Philosophy is that science which limits itself to finding out what it can from ordinary everyday experience, without making any special observations.

1905-12-20 | The Logic Notebook | MS [R] 339:267r

“Philosophy” has 2 principal meanings

  1. The cream of the science, – synthetic or positive philosophy
  2. Cenoscopy, the study of the experience already acquired.
1906 | The Basis of Pragmaticism | EP 2:372-3

Two meanings of the term ‘philosophy’ call for our particular notice. The two meanings agree in making philosophical knowledge positive, that is in making it a knowledge of things real, in opposition to mathematical knowledge, which is knowledge of the consequences of arbitrary hypotheses; and they further agree in making philosophical truth extremely general. But in other respects they differ as widely as they well could. For one of them, which is better entitled (except by usage) to being distinguished as philosophia prima than is ontology, embraces all that positive science which rests upon familiar experience and does not search out occult or rare phenomena; while the other, which has been called philosophia ultima, embraces all that truth which is derivable by collating the results of the different special sciences, but which is too broad to be perfectly established by any one of them. The former is well named by Jeremy Bentham’s term cenoscopy […], the latter goes by the name of synthetic philosophy.

1911 | A Logical Critique of Essential Articles of Religious Faith | MS [R] 852:6-7

By Philosophy, I mean that branch of heuretic science (the science of discovery,) which, in the first place, seeks categorical truth, and does not, like mathematics, content itself with demonstrating the truth of its discoveries conditionally upon the absolute acceptance of the exact truth of postulates, conditions, or antecedents, for which that science does not in the least assume responsibility. Yet Philosophy, as I understand it, although it is a heuretic science of categorical truth, […] does not profess either by wider or by more refined observations to open to us any new experience whatever.

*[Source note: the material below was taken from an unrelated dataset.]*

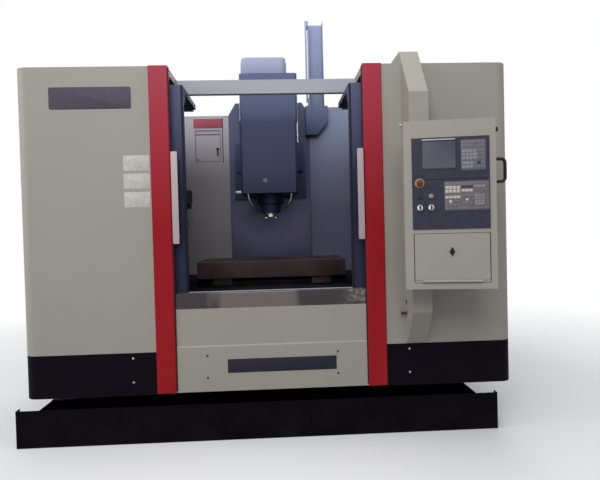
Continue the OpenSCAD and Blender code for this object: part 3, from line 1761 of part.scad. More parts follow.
// A turning selector: a round base, a stem through the fascia and a grip bar
module selector(u, z, turn) {
  translate([u, -fascia_t, z]) rotate([90, turn, 0]) {
    translate([0, 0, -stem_l + fascia_t]) cylinder(r = button_r, h = stem_l - fascia_t + 0.3);
    translate([0, 0, 0.3]) cylinder(r = 14, h = 5);
    translate([-4, -13, 5.3]) cube([8, 26, 12]);
  }
}

module mode_knob() {
  place() in_box() color("WhiteSmoke") selector(button_u[0], button_z[2], 0);
}

module key_switch() {
  place() in_box() color("WhiteSmoke") selector(button_u[1], button_z[2], 30);
}

base_casting();
leveling_feet();
column_casting();
guide_rails();
z_motor();
left_front_panel();
right_front_panel();
kick_panels();
door_posts();
lower_front_panel();
sill_strip();
left_side_panel();
right_side_panel();
left_roof();
right_roof();
door_rails();
left_rear_guard();
right_rear_guard();
rear_hatch();
chip_pans();
coolant_tank();
coolant_pump();
cable_duct();
electrical_cabinet();
cabinet_door();
cable_track_guide();
magazine_bracket();
fixed_way_covers();
door_left();
door_left_window();
door_left_handle();
door_right();
door_right_window();
door_right_handle();
saddle();
x_rails();
saddle_covers();
table();
x_cover_inner();
x_cover_mid_left();
x_cover_mid_right();
y_cover_mid();
headstock();
spindle_motor();
z_cover_upper();
spindle();
magazine_carriage();
magazine_disc();
control_box();
control_fascia();
screen_and_keys();
storage_door();
storage_latch();
pendant_handle();
e_stop();
e_stop_ring();
start_button();
stop_button();
mode_knob();
key_switch();
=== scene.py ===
"""Studio scene of a vertical CNC machining centre with open doors and a swivelling control box.

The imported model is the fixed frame. Finishes are small classes that dress the frame's nodes, and
new pieces are surfaces worked out with numpy. Lengths are metres in the frame's own axes: +X to
the operator's right, +Y from the front to the column, +Z up.
"""

import json
import logging
import math
from dataclasses import dataclass
from enum import Enum

import bpy
import numpy as np
from mathutils import Matrix, Vector

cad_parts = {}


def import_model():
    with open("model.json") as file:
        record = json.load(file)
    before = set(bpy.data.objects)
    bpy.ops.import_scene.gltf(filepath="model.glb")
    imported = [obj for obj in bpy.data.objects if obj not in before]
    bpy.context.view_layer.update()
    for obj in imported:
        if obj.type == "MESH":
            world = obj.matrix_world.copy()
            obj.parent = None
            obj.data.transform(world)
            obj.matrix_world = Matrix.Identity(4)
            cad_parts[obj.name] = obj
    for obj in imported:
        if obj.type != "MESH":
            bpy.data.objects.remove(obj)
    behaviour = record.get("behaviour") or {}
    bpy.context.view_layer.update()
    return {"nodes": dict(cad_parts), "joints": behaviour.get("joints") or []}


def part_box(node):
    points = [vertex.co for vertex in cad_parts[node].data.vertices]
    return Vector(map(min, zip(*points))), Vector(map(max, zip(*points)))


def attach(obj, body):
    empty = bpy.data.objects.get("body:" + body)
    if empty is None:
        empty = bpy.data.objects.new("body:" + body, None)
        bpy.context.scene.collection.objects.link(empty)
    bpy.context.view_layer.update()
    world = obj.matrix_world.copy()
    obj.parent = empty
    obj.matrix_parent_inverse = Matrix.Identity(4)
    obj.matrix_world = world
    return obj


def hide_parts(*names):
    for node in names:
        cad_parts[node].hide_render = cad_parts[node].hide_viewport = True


log = logging.getLogger("machining_centre")

Pair = tuple[float, float]
Triple = tuple[float, float, float]
Colour = tuple[float, float, float, float]
Socket = bpy.types.NodeSocket

ACROSS, UP = 0, 2
# The smallest corner radius, and the radius at which a turned piece ends on its axis.
SHARPEST, TIP = 0.0001, 0.0001


class Body(str, Enum):
    """Bodies of the frame that new pieces ride on."""

    FRAME = "frame"
    HEAD = "head"
    LEFT_DOOR = "left_door"
    RIGHT_DOOR = "right_door"
    LEFT_X_COVER = "left_x_cover"
    RIGHT_X_COVER = "right_x_cover"
    Y_COVER = "y_cover"
    CONTROL_BOX = "control_box"
    CABINET_DOOR = "cabinet_door"
    HATCH = "hatch"
    MODE_KNOB = "mode_knob"
    KEY_SWITCH = "key_switch"


def linear(red: int, green: int, blue: int) -> Colour:
    """A colour as seen on screen, turned to linear light.

    Args:
        red, green, blue: the screen values, from 0 to 255.

    Returns:
        The linear colour with full alpha.
    """
    seen = np.array([red, green, blue]) / 255
    value = np.where(seen <= 0.04045, seen / 12.92, ((seen + 0.055) / 1.055) ** 2.4)
    return (*value.tolist(), 1.0)


def scaled(colour: Colour, factor: float, lift: float = 0.0) -> Colour:
    """A colour made darker or lighter by a factor, and lifted by an amount."""
    return (*(min(1.0, part * factor + lift) for part in colour[:3]), 1.0)


class Tree:
    """The node tree of a material or a world."""

    def __init__(self, owner: bpy.types.Material | bpy.types.World) -> None:
        """Turns the owner's nodes on and empties its tree.

        Args:
            owner: the material or the world.
        """
        owner.use_nodes = True
        self.nodes = owner.node_tree.nodes
        self.links = owner.node_tree.links
        self.nodes.clear()

    def put(self, socket: Socket, value: object) -> None:
        """Feeds an input.

        Args:
            socket: the input.
            value: a socket to link, or a number or colour to set.
        """
        if isinstance(value, Socket):
            self.links.new(value, socket)
        else:
            socket.default_value = value

    def add(self, kind: str, result: str | int, inputs: dict[str | int, object],
            **settings: str) -> Socket | None:
        """Adds a node.

        Args:
            kind: its type, without the word ShaderNode.
            result: the output that is wanted.
            inputs: a number, a colour or a socket for each input.
            settings: the node's own options.

        Returns:
            The output, or nothing for a node that has none.
        """
        node = self.nodes.new("ShaderNode" + kind)
        for name, value in settings.items():
            setattr(node, name, value)
        for name, value in inputs.items():
            self.put(node.inputs[name], value)
        return node.outputs[result] if node.outputs else None

    def math(self, kind: str, first: object, second: object) -> Socket:
        """One arithmetic step on two sockets or numbers."""
        return self.add("Math", "Value", {0: first, 1: second}, operation=kind)

    def seen(self) -> Socket:
        """One where the camera, a gloss or a glass looks, and zero for scattered light.

        Returns:
            The socket that carries the value.
        """
        rays = self.nodes.new("ShaderNodeLightPath").outputs
        value = rays["Is Camera Ray"]
        for name in ("Is Glossy Ray", "Is Transmission Ray"):
            value = self.math("MAXIMUM", value, rays[name])
        return value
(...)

On the contrary, all that it is to teach us, it is to teach by new reasonings based [on] the common experience of all mankind, or at any rate upon what nobody in the world has any doubt about, or can possibly bring himself to doubt of it.

nd | Philosophy in the Light of the Logic of Relatives | MS [R] 1336:1

Philosophy is the study whose purpose it is to determine what is the rational attitude toward things, in general.

nd | A Suggested Classification of the Sciences | MS [R] 1339:6

I divide the sciences of discovery into, 1, Mathematics, which traces out the consequences of hypotheses without concerning itself with their truth, and as the business is carried on, also formulates these hypotheses to represent in some measure confused statements of supposed fact (or fancy); 2, Philosophy, which deals with positive truth, but only so far as it is discoverable from ordinary everyday experience; 3, Idioscopy, or Special Science, which business chiefly consists in observation.